** Exercise **
Extract every line below that contains the word "with".

+++ Task inputs +++

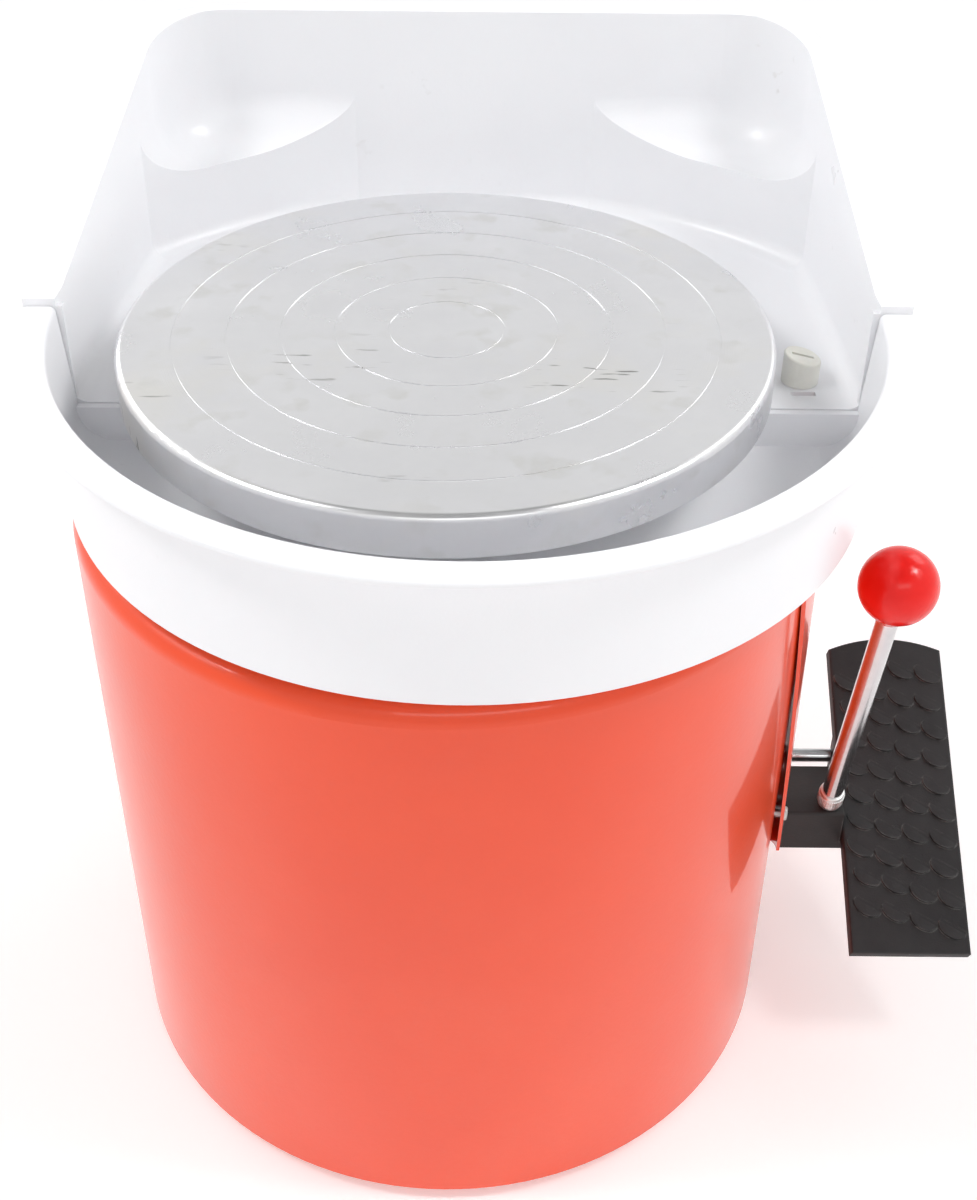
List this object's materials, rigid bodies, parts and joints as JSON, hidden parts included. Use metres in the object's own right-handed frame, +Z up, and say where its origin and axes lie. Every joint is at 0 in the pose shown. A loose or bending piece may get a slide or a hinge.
{
  "type": "pottery wheel",
  "caption": "Tabletop pottery wheel: round drum body, spinning head with centring grooves, two-part splash basin, rocking foot pedal with a hand lever.",
  "frame": {"origin": "on the wheel's axis, on the surface that the base ring stands on", "axes": "+Z up along the wheel's axis; -Y towards the potter; +X towards the pedal and lever; +Y towards the tall splash wall"},
  "size_m": [0.4015, 0.363, 0.4042],
  "materials": {
    "red_paint": "gloss orange-red powder coat",
    "white_plastic": "semi-gloss moulded",
    "turned_aluminium": "satin, turned and worn",
    "cast_aluminium": "as cast",
    "zinc_steel": "zinc plated",
    "bright_steel": "ground",
    "chrome": "polished",
    "black_paint": "satin black",
    "black_rubber": "matte, worn",
    "red_plastic": "glossy",
    "cream_plastic": "matte",
    "black_plastic": "fine grain",
    "bronze": "sintered bronze"
  },
  "bodies": {
    "base": {"upper_bearing_outer_race": "bright_steel", "lower_bearing_outer_race": "bright_steel", "base_ring": "black_rubber", "base_plate": "zinc_steel", "base_ring_screws": "zinc_steel", "columns": "zinc_steel", "drum_front_shell": "red_paint", "drum_rear_shell": "red_paint", "seam_strips": "zinc_steel", "seam_rivets": "zinc_steel", "side_cover": "red_paint", "cover_rivets": "zinc_steel", "deck_plate": "red_paint", "deck_screws": "zinc_steel", "basin_seat": "black_rubber", "latch_catches": "zinc_steel", "bearing_housing": "cast_aluminium", "housing_screws": "zinc_steel", "shaft_seal": "black_rubber", "motor_can": "black_paint", "motor_plate": "zinc_steel", "motor_studs": "zinc_steel", "drive_belt": "black_rubber", "speed_controller": "cast_aluminium", "controller_feet": "cast_aluminium", "controller_screws": "zinc_steel", "switch_panel": "black_plastic", "power_inlet": "black_plastic", "fuse_holder": "black_plastic", "power_switch_frame": "black_plastic", "direction_switch_frame": "black_plastic", "pedal_bracket": "zinc_steel", "pedal_bushings": "bronze", "speed_sensor": "black_plastic"},
    "turntable": {"wheel_head": "turned_aluminium", "wheel_hub": "cast_aluminium", "hub_screws": "zinc_steel", "wheel_shaft": "bright_steel", "upper_bearing_inner_race": "bright_steel", "lower_bearing_inner_race": "bright_steel", "spacer_sleeve": "bright_steel", "large_pulley": "cast_aluminium", "shaft_nut": "zinc_steel"},
    "motor_rotor": {"motor_shaft": "bright_steel", "small_pulley": "cast_aluminium"},
    "pedal": {"pedal_plate": "black_paint", "pedal_screws": "zinc_steel", "pedal_tread": "black_rubber", "pedal_arm": "black_paint", "pedal_shaft": "bright_steel", "steady_rod": "chrome", "lever_rod": "chrome", "lever_collar": "chrome", "lever_knob": "red_plastic"},
    "power_switch": {"power_rocker": "red_plastic"},
    "direction_switch": {"direction_rocker": "black_plastic"},
    "basin_front": {"basin_front_half": "white_plastic"},
    "basin_rear": {"basin_rear_half": "white_plastic"},
    "latch_left": {"latch_knob_left": "cream_plastic"},
    "latch_right": {"latch_knob_right": "cream_plastic"}
  },
  "joints": [
    {"name": "wheel_spin", "type": "hinge", "parent": "base", "child": "turntable", "pos_m": [0, 0, 0.336], "axis": [0, 0, 1], "continuous": true},
    {"name": "motor_spin", "type": "hinge", "parent": "base", "child": "motor_rotor", "pos_m": [-0.099, 0, 0.141], "axis": [0, 0, 1], "continuous": true},
    {"name": "pedal_press", "type": "hinge", "parent": "base", "child": "pedal", "pos_m": [0.157, 0.0095, 0.084], "axis": [-1, 0, 0], "range_deg": [0, 26]},
    {"name": "power_switch_rock", "type": "hinge", "parent": "base", "child": "power_switch", "pos_m": [0.016, 0.15, 0.089], "axis": [1, 0, 0], "range_deg": [-8, 8]},
    {"name": "direction_switch_rock", "type": "hinge", "parent": "base", "child": "direction_switch", "pos_m": [0.035, 0.15, 0.089], "axis": [1, 0, 0], "range_deg": [-8, 8]},
    {"name": "basin_front_pull", "type": "slide", "parent": "base", "child": "basin_front", "axis": [0, -1, 0], "range_m": [0, 0.12]},
    {"name": "basin_rear_pull", "type": "slide", "parent": "base", "child": "basin_rear", "axis": [0, 1, 0], "range_m": [0, 0.12]},
    {"name": "latch_left_turn", "type": "hinge", "parent": "basin_rear", "child": "latch_left", "pos_m": [-0.126, 0.024, 0.318], "axis": [0, 0, 1], "range_deg": [0, 90]},
    {"name": "latch_right_turn", "type": "hinge", "parent": "basin_rear", "child": "latch_right", "pos_m": [0.142, 0.024, 0.318], "axis": [0, 0, -1], "range_deg": [0, 90]}
  ],
  "couplings": [
    {"joint": "motor_spin", "follows": "wheel_spin", "ratio": 5}
  ]
}
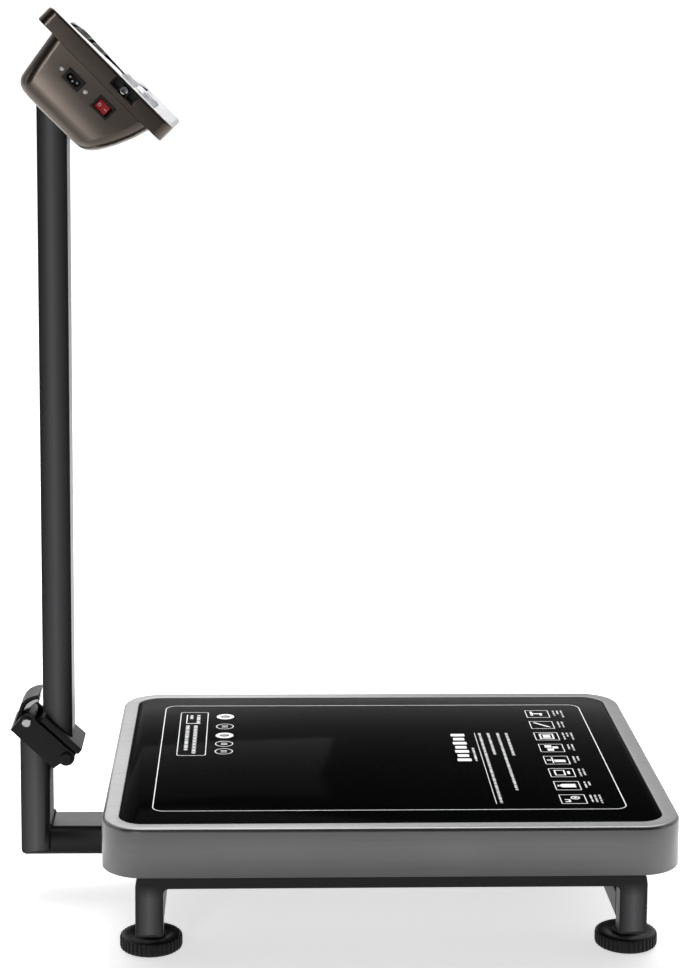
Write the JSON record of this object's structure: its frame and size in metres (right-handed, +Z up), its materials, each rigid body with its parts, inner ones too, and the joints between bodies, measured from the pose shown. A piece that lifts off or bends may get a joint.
{
  "type": "label printing platform scale",
  "caption": "Bench platform scale with levelling feet, a lift-off steel and glass tray, a folding side column and a tilted indicator head that prints labels.",
  "frame": {"origin": "middle of the whole scale at floor level, under the feet", "axes": "+X towards the operator's end of the platform, away from the column; +Y to the side away from the mains inlet; +Z up"},
  "size_m": [0.5928, 0.4, 0.8129],
  "materials": {
    "powder": "black powder coat",
    "tray_steel": "satin stainless sheet",
    "glass_black": "black tempered glass",
    "knob_black": "moulded black",
    "stud_zinc": "zinc plated",
    "sole_rubber": "black rubber",
    "cell_aluminium": "milled",
    "spider_paint": "grey paint",
    "pin_chrome": "polished",
    "hinge_cast": "black paint",
    "head_steel": "satin stainless sheet",
    "panel_light": "light grey overlay",
    "window_clear": "tinted clear window",
    "board_green": "circuit board",
    "battery_grey": "moulded case",
    "moulding_black": "moulded black",
    "rocker_red": "translucent red",
    "key_grey": "silicone key",
    "door_light": "light grey",
    "paper_white": "label stock",
    "roller_rubber": "dark rubber on a plastic core",
    "gear_white": "moulded"
  },
  "bodies": {
    "chassis": {"front_arch": "powder", "rear_arch": "powder", "side_beam_left": "powder", "side_beam_right": "powder", "cross_beam": "powder", "column_bracket": "powder", "hinge_cup": "hinge_cast", "hinge_pin": "hinge_cast", "latch_pin": "pin_chrome", "load_cell": "cell_aluminium", "load_plate": "spider_paint", "tray_strip_left": "sole_rubber", "tray_strip_right": "sole_rubber"},
    "tray": {"tray_shell": "tray_steel", "glass_inlay": "glass_black"},
    "column": {"column_tube": "powder", "hinge_leaf": "hinge_cast", "head_housing": "head_steel", "head_lid": "head_steel", "face_panel": "panel_light", "display_window": "window_clear", "display_board": "board_green", "main_board": "board_green", "battery": "battery_grey", "power_board": "board_green", "mains_inlet": "moulding_black", "rocker_bezel": "moulding_black", "port_upper": "moulding_black", "port_lower": "moulding_black", "printer_frame": "moulding_black", "print_head": "cell_aluminium", "feed_motor": "stud_zinc"},
    "latch": {"latch_lever": "hinge_cast", "latch_cam": "pin_chrome"},
    "power_rocker": {"rocker": "rocker_red"},
    "door": {"printer_door": "door_light"},
    "roll": {"label_roll": "paper_white"},
    "platen": {"platen_roller": "roller_rubber"},
    "pinion": {"feed_pinion": "gear_white"},
    "foot_lift_front_left": {"foot_sole_front_left": "sole_rubber"},
    "foot_turn_front_left": {"foot_knob_front_left": "knob_black", "foot_stud_front_left": "stud_zinc"},
    "foot_lift_rear_left": {"foot_sole_rear_left": "sole_rubber"},
    "foot_turn_rear_left": {"foot_knob_rear_left": "knob_black", "foot_stud_rear_left": "stud_zinc"},
    "foot_lift_front_right": {"foot_sole_front_right": "sole_rubber"},
    "foot_turn_front_right": {"foot_knob_front_right": "knob_black", "foot_stud_front_right": "stud_zinc"},
    "foot_lift_rear_right": {"foot_sole_rear_right": "sole_rubber"},
    "foot_turn_rear_right": {"foot_knob_rear_right": "knob_black", "foot_stud_rear_right": "stud_zinc"},
    "key_1_body": {"key_1": "key_grey"},
    "key_2_body": {"key_2": "key_grey"},
    "key_3_body": {"key_3": "key_grey"},
    "key_4_body": {"key_4": "key_grey"},
    "key_5_body": {"key_5": "key_grey"},
    "key_6_body": {"key_6": "key_grey"},
    "key_7_body": {"key_7": "key_grey"},
    "key_8_body": {"key_8": "key_grey"}
  },
  "joints": [
    {"name": "tray_lift", "type": "slide", "parent": "chassis", "child": "tray", "axis": [0, 0, 1], "range_m": [0, 0.008]},
    {"name": "column_fold", "type": "hinge", "parent": "chassis", "child": "column", "pos_m": [-0.24566, 0, 0.1308], "axis": [0, 1, 0], "range_deg": [0, 80]},
    {"name": "latch_release", "type": "hinge", "parent": "chassis", "child": "latch", "pos_m": [-0.28135, 0, 0.16467], "axis": [0, -1, 0], "range_deg": [0, 60]},
    {"name": "foot_travel_front_left", "type": "slide", "parent": "chassis", "child": "foot_lift_front_left", "axis": [0, 0, 1], "range_m": [-0.008, 0.006]},
    {"name": "foot_screw_front_left", "type": "hinge", "parent": "foot_lift_front_left", "child": "foot_turn_front_left", "pos_m": [-0.16206, -0.152, 0], "axis": [0, 0, 1], "range_deg": [-1921, 1441]},
    {"name": "foot_travel_rear_left", "type": "slide", "parent": "chassis", "child": "foot_lift_rear_left", "axis": [0, 0, 1], "range_m": [-0.008, 0.006]},
    {"name": "foot_screw_rear_left", "type": "hinge", "parent": "foot_lift_rear_left", "child": "foot_turn_rear_left", "pos_m": [-0.16206, 0.152, 0], "axis": [0, 0, 1], "range_deg": [-1921, 1441]},
    {"name": "foot_travel_front_right", "type": "slide", "parent": "chassis", "child": "foot_lift_front_right", "axis": [0, 0, 1], "range_m": [-0.008, 0.006]},
    {"name": "foot_screw_front_right", "type": "hinge", "parent": "foot_lift_front_right", "child": "foot_turn_front_right", "pos_m": [0.25494, -0.152, 0], "axis": [0, 0, 1], "range_deg": [-1921, 1441]},
    {"name": "foot_travel_rear_right", "type": "slide", "parent": "chassis", "child": "foot_lift_rear_right", "axis": [0, 0, 1], "range_m": [-0.008, 0.006]},
    {"name": "foot_screw_rear_right", "type": "hinge", "parent": "foot_lift_rear_right", "child": "foot_turn_rear_right", "pos_m": [0.25494, 0.152, 0], "axis": [0, 0, 1], "range_deg": [-1921, 1441]},
    {"name": "rocker_tip", "type": "hinge", "parent": "column", "child": "power_rocker", "pos_m": [-0.20286, -0.091, 0.72783], "axis": [0.7071, 0, 0.7071], "range_deg": [0, 14]},
    {"name": "key_1_press", "type": "slide", "parent": "column", "child": "key_1_body", "axis": [-0.7071, 0, -0.7071], "range_m": [0, 0.0008], "stiffness_N_per_m": 600, "springref_m": -0.0006},
    {"name": "key_2_press", "type": "slide", "parent": "column", "child": "key_2_body", "axis": [-0.7071, 0, -0.7071], "range_m": [0, 0.0008], "stiffness_N_per_m": 600, "springref_m": -0.0006},
    {"name": "key_3_press", "type": "slide", "parent": "column", "child": "key_3_body", "axis": [-0.7071, 0, -0.7071], "range_m": [0, 0.0008], "stiffness_N_per_m": 600, "springref_m": -0.0006},
    {"name": "key_4_press", "type": "slide", "parent": "column", "child": "key_4_body", "axis": [-0.7071, 0, -0.7071], "range_m": [0, 0.0008], "stiffness_N_per_m": 600, "springref_m": -0.0006},
    {"name": "key_5_press", "type": "slide", "parent": "column", "child": "key_5_body", "axis": [-0.7071, 0, -0.7071], "range_m": [0, 0.0008], "stiffness_N_per_m": 600, "springref_m": -0.0006},
    {"name": "key_6_press", "type": "slide", "parent": "column", "child": "key_6_body", "axis": [-0.7071, 0, -0.7071], "range_m": [0, 0.0008], "stiffness_N_per_m": 600, "springref_m": -0.0006},
    {"name": "key_7_press", "type": "slide", "parent": "column", "child": "key_7_body", "axis": [-0.7071, 0, -0.7071], "range_m": [0, 0.0008], "stiffness_N_per_m": 600, "springref_m": -0.0006},
    {"name": "key_8_press", "type": "slide", "parent": "column", "child": "key_8_body", "axis": [-0.7071, 0, -0.7071], "range_m": [0, 0.0008], "stiffness_N_per_m": 600, "springref_m": -0.0006},
    {"name": "door_open", "type": "hinge", "parent": "column", "child": "door", "pos_m": [-0.23489, 0.06, 0.80031], "axis": [0, -1, 0], "range_deg": [0, 110]},
    {"name": "roll_turn", "type": "hinge", "parent": "column", "child": "roll", "pos_m": [-0.23157, 0.06, 0.75244], "axis": [0, 1, 0], "continuous": true},
    {"name": "platen_turn", "type": "hinge", "parent": "column", "child": "platen", "pos_m": [-0.18066, 0.06, 0.7284], "axis": [0, 1, 0], "continuous": true},
    {"name": "pinion_turn", "type": "hinge", "parent": "column", "child": "pinion", "pos_m": [-0.18657, 0.06, 0.71571], "axis": [0, 1, 0], "continuous": true}
  ],
  "couplings": [
    {"joint": "foot_screw_front_left", "follows": "foot_travel_front_left", "rad_per_m": 4188.8},
    {"joint": "foot_screw_rear_left", "follows": "foot_travel_rear_left", "rad_per_m": 4188.8},
    {"joint": "foot_screw_front_right", "follows": "foot_travel_front_right", "rad_per_m": 4188.8},
    {"joint": "foot_screw_rear_right", "follows": "foot_travel_rear_right", "rad_per_m": 4188.8},
    {"joint": "platen_turn", "follows": "roll_turn", "ratio": 4.2},
    {"joint": "pinion_turn", "follows": "roll_turn", "ratio": -5.6}
  ]
}
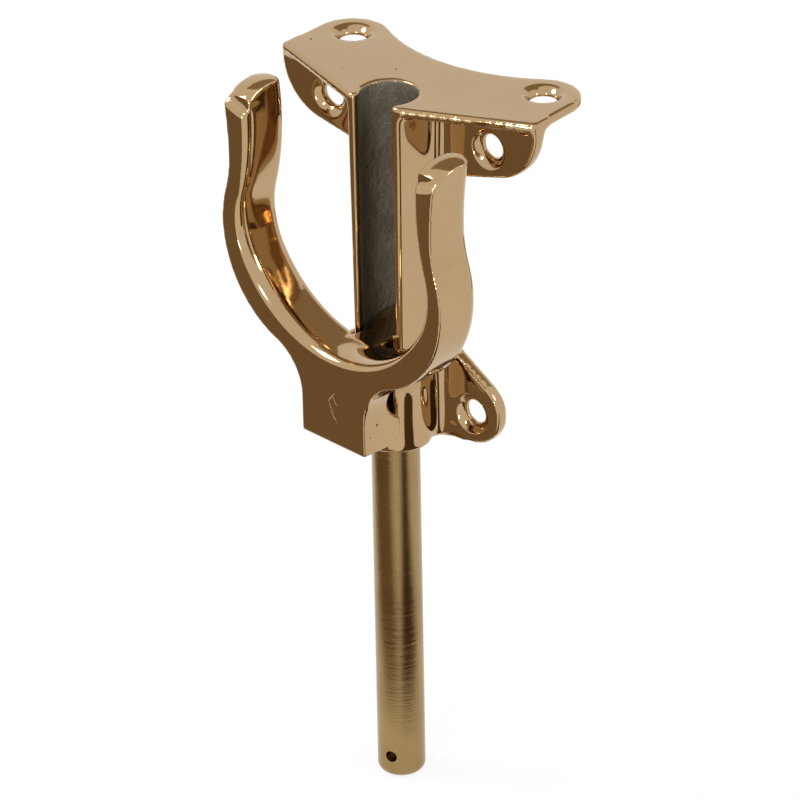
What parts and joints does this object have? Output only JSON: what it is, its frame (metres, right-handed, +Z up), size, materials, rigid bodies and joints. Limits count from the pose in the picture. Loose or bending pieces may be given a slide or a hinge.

+++

** Exercise solution **
  "caption": "Tabletop pottery wheel: round drum body, spinning head with centring grooves, two-part splash basin, rocking foot pedal with a hand lever.",
Write the JSON record of this object's structure: its frame and size in metres (right-handed, +Z up), its materials, each rigid body with its parts, inner ones too, and the joints between bodies, measured from the pose shown. A piece that lifts off or bends may get a joint.
  "caption": "Bench platform scale with levelling feet, a lift-off steel and glass tray, a folding side column and a tilted indicator head that prints labels.",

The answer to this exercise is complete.